The Serbian government is hoping to publish a law by early next year. Vucinic said he is pushing for it to reflect EU norms. Serbia formally applied for EU membership in 2009.

Elsewhere in the former-Yugoslavia, the situation is not much rosier. In Serbia's breakaway province of Kosovo, which declared independence in February 2008, the security sector has precious little regulation.

Nearly a third of the people living there say they have suffered or seen misconduct or breaches of human rights at the hands of a private security company, according to a survey last year by the Kosovar Center for Security Studies. Nearly half said security staff were unfit for the job.

In Macedonia, meanwhile, the alleged misdeeds of security companies range from electoral fraud to murder, with the latest twist to the tale being that over a thousand security personnel carry invalid permits whose only condition was payment of 1,000 pounds ($1,290).

In Bosnia, despite having brought in laws to bring the sector to heel in 2002, the country's fiendishly complex administrative structure means many companies are not properly registered, and security companies are, as elsewhere in the region, often linked to organised crime and corruption.

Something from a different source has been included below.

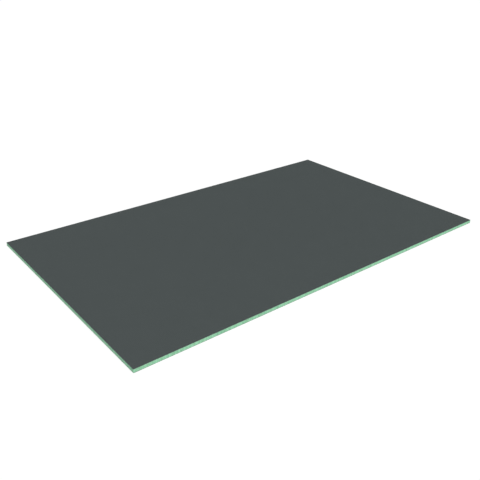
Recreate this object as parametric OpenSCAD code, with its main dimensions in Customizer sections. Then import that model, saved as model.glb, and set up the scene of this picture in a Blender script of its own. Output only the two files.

In June last year the list of misdemeanors extended to espionage, when a group of companies operating in the Serb-controlled entity, Republika Srpska, were banned for "intelligence and counter-intelligence activities" against the country's international overseer.

Among those working for the network of companies were former members of an intelligence section of the Bosnian Serb army outlawed in part for protecting people indicted for war crimes. Among those benefiting from such a service, some believe, have been Ratko Mladic, wanted for 11 counts of genocide and war crimes including the massacre of 7,000 Muslim men and boys in Srebrenica in 1995.